Montag, 9. September 1991

Das Bezirksgericht Cottbus verurteilt Gerd-Frank Hüter wegen Vergewaltigung in Tateinheit mit sexuellem Missbrauch eines Kindes zu einer Freiheitsstrafe von sechseinhalb Jahren. In der Urteilsbegründung des Gerichts heißt es: »Die Art, wie er das arglose Mädchen, zu dem er ohne Beziehung ist, überrumpelt und es auf dem Schulweg in seine Gewalt bringt, um es seinem sexuellen Appetit, solange er anhält, zu unterwerfen, danach es mitten im Wald seinem Schicksal zu überlassen, zeugt von einer Niedertracht, die auch in Vergewaltigungsfällen nicht gewöhnlich ist.« Das Mädchen, das erst dreizehn Jahre alt war, habe bei seiner Vernehmung »einen sehr geängstigten, sehr verstörten Eindruck« gemacht. Der Senat sehe darin »augenfällig die Nachwirkungen der Tat, die das bis dahin sexuell unberührte, behütet aufgewachsene Mädchen zutiefst verletzt hat«.

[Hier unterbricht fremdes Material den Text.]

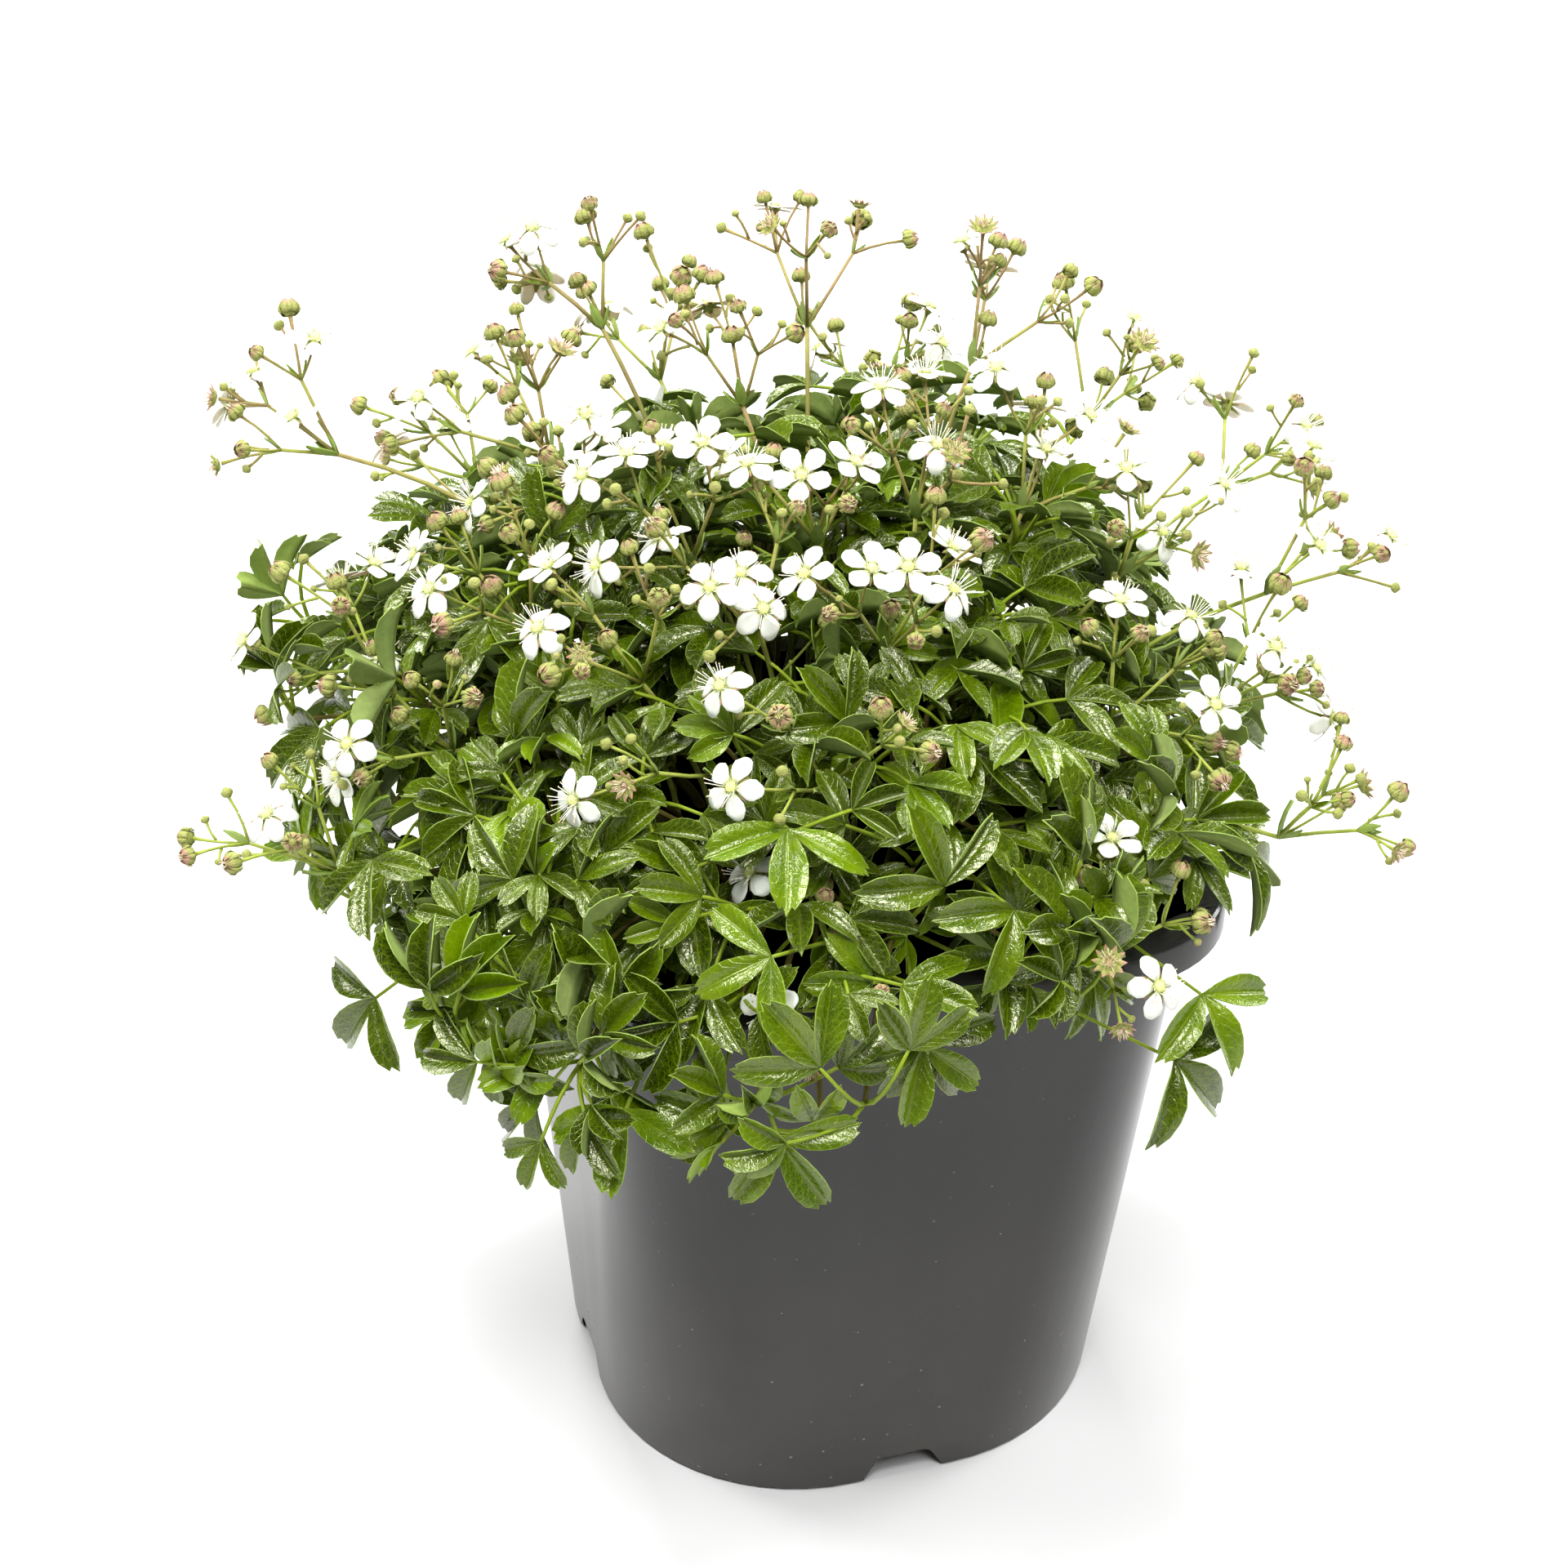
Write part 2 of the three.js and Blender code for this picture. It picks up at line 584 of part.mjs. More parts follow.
function shootSolid({ path, crown, axis, spin, leaves }) {
  const body = new Growth()
  const faces = body.stem(path, SHOOT_RADIUS, SHOOT_RADIUS, axis, level(axis, spin), 4)
  leaves.forEach((leaf, number) => {
    if (!leaf) {
      body.faces.push(faces[number])
      return
    }
    const { joint, side, axis: heading, normal, petiole } = leaf
    const under = along(along(joint, normal, -NECK.depth), petiole, -NECK.depth)
    const stalk = body.stalk(faces[number], crown, under, PETIOLE.radius, side)
    const neck = along(petiole, normal, 1).normalize()
    body.plate(stalk, leafOutline(leaf), neck, joint, normal, turned(heading, normal, -120))
  })
  return body.solid()
}

// The stems first, then the low heads, then the leaves that close round them, then the high heads
const stems = SPRAYS.map(sprayStem).filter(Boolean)
const lowSprays = stems.filter(({ fork }) => fork.z < LOW_FORK).map(sprayLayout)
const shoots = []
for (let index = 0; index < SHOOTS; index += 1) {
  const shoot = shootStem(index)
  if (shoot.path) shoots.push(shootLayout(shoot))
}
const sprays = [...lowSprays, ...stems.filter(({ fork }) => fork.z >= LOW_FORK).map(sprayLayout)]
const holes = [
  ...sprays.map(({ path }) => soilHole(path[0], STEM_RADIUS)),
  ...shoots.map(({ path }) => soilHole(path[0], SHOOT_RADIUS)),
]

const group = new THREE.Group()
group.add(mesh('pot', potSolid(), 0x4b4a49, 0.45))
group.add(mesh('soil', soilSolid(holes), 0x2a211a, 0.95))
for (const shoot of shoots) group.add(mesh(shoot.owner, shootSolid(shoot), 0x3f6b23, 0.4))
for (const spray of sprays) group.add(mesh(spray.owner, spraySolid(spray), 0xb9bf86, 0.55))

export default group
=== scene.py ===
# %% [markdown]
# A nursery pot of three-toothed cinquefoil, in flower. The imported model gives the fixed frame:
# a pot, the soil in it, leafy shoots and flower sprays as plain solids. This lesson dresses each
# of them: it works out the same places for every leaf and flower as the solids have, grows finer
# leaves, petals, stamens and buds there, and adds the many leaves that close the mound.
# Lengths in the layout are millimetres. A mesh turns them into metres when it is made.

# %% Frame
import math

import bmesh
import bpy
import numpy as np
from mathutils import Matrix, Vector, noise


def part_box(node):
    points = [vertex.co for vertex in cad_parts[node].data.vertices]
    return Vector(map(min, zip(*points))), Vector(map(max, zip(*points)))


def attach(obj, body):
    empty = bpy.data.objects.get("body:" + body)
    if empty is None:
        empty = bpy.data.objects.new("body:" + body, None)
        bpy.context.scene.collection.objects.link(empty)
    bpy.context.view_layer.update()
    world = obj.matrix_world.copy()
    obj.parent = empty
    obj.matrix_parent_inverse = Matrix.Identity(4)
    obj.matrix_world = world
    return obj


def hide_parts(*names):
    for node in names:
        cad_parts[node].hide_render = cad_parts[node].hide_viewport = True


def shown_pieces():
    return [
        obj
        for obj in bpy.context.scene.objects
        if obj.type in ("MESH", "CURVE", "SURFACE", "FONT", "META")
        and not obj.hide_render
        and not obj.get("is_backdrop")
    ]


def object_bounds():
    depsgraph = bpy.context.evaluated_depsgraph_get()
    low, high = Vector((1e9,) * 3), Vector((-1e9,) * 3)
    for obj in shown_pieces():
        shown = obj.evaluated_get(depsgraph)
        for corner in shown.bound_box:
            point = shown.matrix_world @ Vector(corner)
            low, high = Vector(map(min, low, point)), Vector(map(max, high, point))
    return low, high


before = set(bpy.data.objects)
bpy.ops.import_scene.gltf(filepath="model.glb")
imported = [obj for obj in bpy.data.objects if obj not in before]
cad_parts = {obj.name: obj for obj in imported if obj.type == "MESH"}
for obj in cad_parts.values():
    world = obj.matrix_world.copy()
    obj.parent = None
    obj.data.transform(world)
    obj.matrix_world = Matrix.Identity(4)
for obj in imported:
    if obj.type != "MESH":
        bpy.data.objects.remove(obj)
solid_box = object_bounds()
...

Das Strafgesetzbuch der DDR, das in diesem Verfahren noch Anwendung fand, drohte für eine Tat an einem Mädchen unter sechzehn Jahren eine Freiheitsstrafe von zwei bis zehn Jahren an. Welche Milderungsgründe das Gericht erkannte, ist dem Urteil nicht zu entnehmen.